The psychology teacher had just finished a lecture on mental health and had proceeded to give an oral quiz to the students. Speaking specifically about manic depression, the teacher asked, "How would you diagnose a patient who walks back and forth screaming at the top of his lungs one minute, then sits in a chair weeping uncontrollably the next?"
A young man in the rear of the room raised his hand and answered, "A basketball coach?"
At Heathrow Airport in England. A 300-foot red carpet was stretched out to Air Force One and President Bush strode to a warm but dignified handshake from Queen Elizabeth II. They rode in a silver 1934 Bentley to the edge of central London where they boarded an open 17th century coach hitched to six magnificent white horses. As they rode toward Buckingham Palace, each looking to their side and waving to the thousands of cheering Britons lining the streets, all was going well.

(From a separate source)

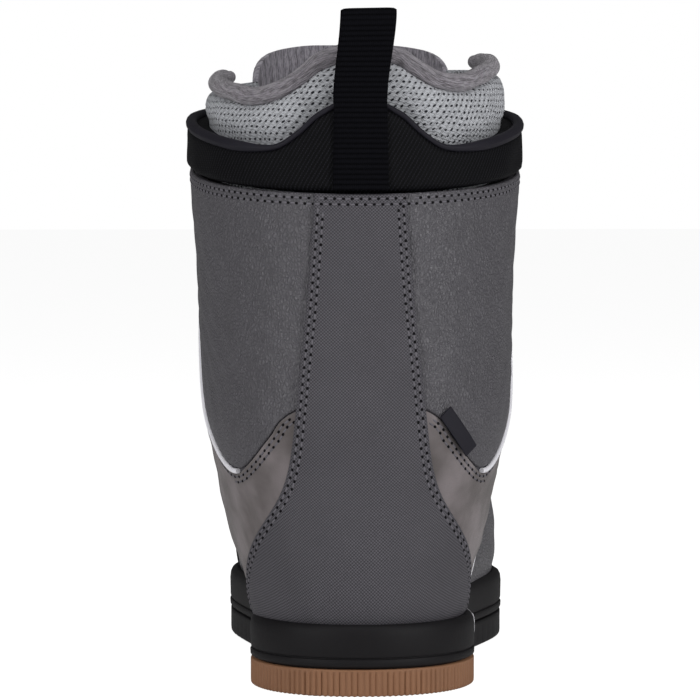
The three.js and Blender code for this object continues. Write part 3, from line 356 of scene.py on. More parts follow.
def new_object(name, points, faces, uv=None, smooth_angle=50):
    """A mesh object from boot points in millimetres, with smooth shading up to an angle."""
    mesh = bpy.data.meshes.new(name)
    faces = faces.tolist() if hasattr(faces, "tolist") else faces
    mesh.from_pydata(place(points).tolist(), [], faces)
    if uv is not None:
        layer = mesh.uv_layers.new(name="UVMap")
        index = np.empty(len(mesh.loops), int)
        mesh.loops.foreach_get("vertex_index", index)
        layer.data.foreach_set("uv", np.asarray(uv, np.float32)[index].ravel())
    mesh.validate()
    obj = bpy.data.objects.new(name, mesh)
    bpy.context.scene.collection.objects.link(obj)
    mesh.polygons.foreach_set("use_smooth", [True] * len(mesh.polygons))
    mesh.set_sharp_from_angle(angle=math.radians(smooth_angle))
    return obj


def dress(obj, material, body="boot", replaces=()):
    """Gives a piece its material and the body that it rides on, and hides the CAD nodes that it stands for.
    """
    obj.data.materials.clear()
    obj.data.materials.append(material)
    if body:
        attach(obj, body)
    if replaces:
        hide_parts(*replaces)
    return obj


class Sheet:
    """A triangle mesh on the boot surface, with values at its points that cuts interpolate."""

    def __init__(self, values, triangles):
        self.values = values
        self.triangles = triangles

    def __getitem__(self, name):
        return self.values[name]

    def cut(self, name, level, drop=True):
        """Splits triangles along a level of a value. With drop, what lies below the level goes."""
        v = self.values[name] - level
        v = np.where(np.abs(v) < 1e-3, 1e-3, v)
        above = (v > 0)[self.triangles]
        count = above.sum(1)
        crossed = (count == 1) | (count == 2)
        mixed, lone_above = self.triangles[crossed], count[crossed] == 1
        odd = np.argmax((v > 0)[mixed] == lone_above[:, None], 1)
        a, b, c = np.take_along_axis(mixed, (odd[:, None] + np.arange(3)) % 3, 1).T
        edges = np.sort(np.concatenate([np.stack([a, b], 1), np.stack([a, c], 1)]), 1)
        edges, index = np.unique(edges, axis=0, return_inverse=True)
        index = index.reshape(-1)
        low, high = edges.T
        t = v[low] / (v[low] - v[high])
        first = len(v)
        for key, array in self.values.items():
            w = t.reshape(-1, *[1] * (array.ndim - 1))
            self.values[key] = np.concatenate([array, array[low] * (1 - w) + array[high] * w])
        ab, ac = first + index[: len(a)], first + index[len(a):]
        lone = np.stack([a, ab, ac], 1)
        pair = np.concatenate([np.stack([ab, b, c], 1), np.stack([ab, c, ac], 1)])
        kept = [self.triangles[count == 3], lone[lone_above], pair[np.tile(~lone_above, 2)]]
        if not drop:
            kept += [self.triangles[count == 0], lone[~lone_above], pair[np.tile(lone_above, 2)]]
        self.triangles = np.concatenate(kept)
        return self

    def tidy(self):
        """Drops points that no triangle uses."""
        used = np.unique(self.triangles)
        remap = np.full(len(self.values["p"]), -1)
        remap[used] = np.arange(len(used))
        self.values = {k: a[used] for k, a in self.values.items()}
        self.triangles = remap[self.triangles]
        return self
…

This was indeed a glorious display of pageantry and dignity.
Suddenly the scene was shattered when the right rear horse let rip the most horrendous, earth-shattering, eye-smarting blast of flatulence, and the coach immediately filled with noxious fumes.
Uncomfortable, but maintaining control, the two dignitaries did their best to ignore the whole incident, but then the Queen decided that was a ridiculous manner with which to handle a most embarrassing situation.
She turned to Mr. Bush and explained, "Mr. President, please accept my regrets. I'm sure you understand that there are some things even a Queen cannot control."
George W., ever the Texas intellectual and gentleman, replied, "Your Majesty, please don't give the matter another thought. You know, if you hadn't said something I would have assumed it was one of the horses."
Ben never saw action on his high school football team. One day, the assistant coach gave him a pep talk.
"Remember, Ben," he told him, "everyone on this team has an important role. There is no 'I' in 'team'."
"True," said the boy. "But there is a 'Ben' in 'bench'."